### INSTRUCTIONS FOR THE TASK
Exactly the lines from the one that contains "Recreate this object" to the one that contains "wasm.setup();", both lines included, should be copied, and no others.

### RECORDS PROVIDED
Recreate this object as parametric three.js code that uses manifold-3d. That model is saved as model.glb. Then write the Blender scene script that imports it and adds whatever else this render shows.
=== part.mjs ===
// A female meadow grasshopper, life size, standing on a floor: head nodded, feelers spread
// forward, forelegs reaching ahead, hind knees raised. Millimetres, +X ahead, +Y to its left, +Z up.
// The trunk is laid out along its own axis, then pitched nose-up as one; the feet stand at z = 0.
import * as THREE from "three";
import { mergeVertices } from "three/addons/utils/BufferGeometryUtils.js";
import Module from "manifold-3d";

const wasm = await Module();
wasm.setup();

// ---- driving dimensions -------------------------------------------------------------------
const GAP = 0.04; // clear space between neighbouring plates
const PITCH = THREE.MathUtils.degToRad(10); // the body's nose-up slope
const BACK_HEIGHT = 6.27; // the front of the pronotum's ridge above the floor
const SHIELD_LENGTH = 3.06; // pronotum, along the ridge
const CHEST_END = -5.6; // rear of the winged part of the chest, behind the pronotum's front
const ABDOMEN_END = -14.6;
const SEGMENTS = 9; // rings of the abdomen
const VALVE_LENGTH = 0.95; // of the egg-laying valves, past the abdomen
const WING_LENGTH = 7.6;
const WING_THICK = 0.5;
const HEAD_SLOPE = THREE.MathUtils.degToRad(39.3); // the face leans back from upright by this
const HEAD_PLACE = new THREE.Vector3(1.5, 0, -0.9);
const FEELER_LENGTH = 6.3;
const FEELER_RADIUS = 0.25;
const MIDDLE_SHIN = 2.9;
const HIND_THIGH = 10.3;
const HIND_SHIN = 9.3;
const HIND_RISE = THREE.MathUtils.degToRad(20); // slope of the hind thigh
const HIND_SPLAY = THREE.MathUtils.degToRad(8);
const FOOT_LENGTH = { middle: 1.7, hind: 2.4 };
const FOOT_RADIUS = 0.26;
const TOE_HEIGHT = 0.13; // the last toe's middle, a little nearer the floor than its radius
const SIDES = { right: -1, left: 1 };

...

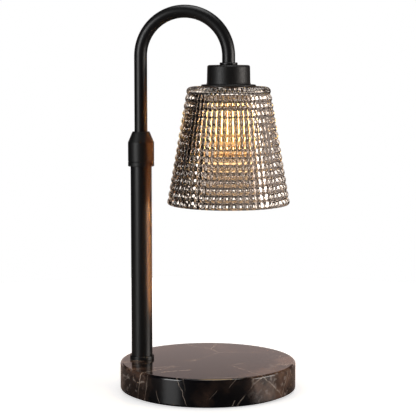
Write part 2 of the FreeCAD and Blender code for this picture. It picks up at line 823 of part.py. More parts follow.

* * *

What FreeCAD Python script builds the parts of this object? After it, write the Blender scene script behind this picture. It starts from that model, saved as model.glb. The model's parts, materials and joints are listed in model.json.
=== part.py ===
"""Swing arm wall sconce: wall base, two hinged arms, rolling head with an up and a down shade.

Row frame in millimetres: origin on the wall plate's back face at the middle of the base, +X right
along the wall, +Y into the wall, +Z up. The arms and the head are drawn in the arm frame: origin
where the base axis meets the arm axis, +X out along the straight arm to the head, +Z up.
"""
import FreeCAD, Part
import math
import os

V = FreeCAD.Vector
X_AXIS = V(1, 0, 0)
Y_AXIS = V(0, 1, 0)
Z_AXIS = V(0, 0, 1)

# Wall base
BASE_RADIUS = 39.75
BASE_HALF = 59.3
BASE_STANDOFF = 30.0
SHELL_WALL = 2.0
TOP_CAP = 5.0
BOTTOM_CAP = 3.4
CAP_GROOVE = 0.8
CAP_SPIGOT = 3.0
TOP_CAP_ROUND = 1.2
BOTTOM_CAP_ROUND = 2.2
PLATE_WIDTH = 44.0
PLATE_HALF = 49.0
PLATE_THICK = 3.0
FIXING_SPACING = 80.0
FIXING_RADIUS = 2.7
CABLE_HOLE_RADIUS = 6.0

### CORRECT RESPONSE
Recreate this object as parametric three.js code that uses manifold-3d. That model is saved as model.glb. Then write the Blender scene script that imports it and adds whatever else this render shows.
=== part.mjs ===
// A female meadow grasshopper, life size, standing on a floor: head nodded, feelers spread
// forward, forelegs reaching ahead, hind knees raised. Millimetres, +X ahead, +Y to its left, +Z up.
// The trunk is laid out along its own axis, then pitched nose-up as one; the feet stand at z = 0.
import * as THREE from "three";
import { mergeVertices } from "three/addons/utils/BufferGeometryUtils.js";
import Module from "manifold-3d";

const wasm = await Module();
wasm.setup();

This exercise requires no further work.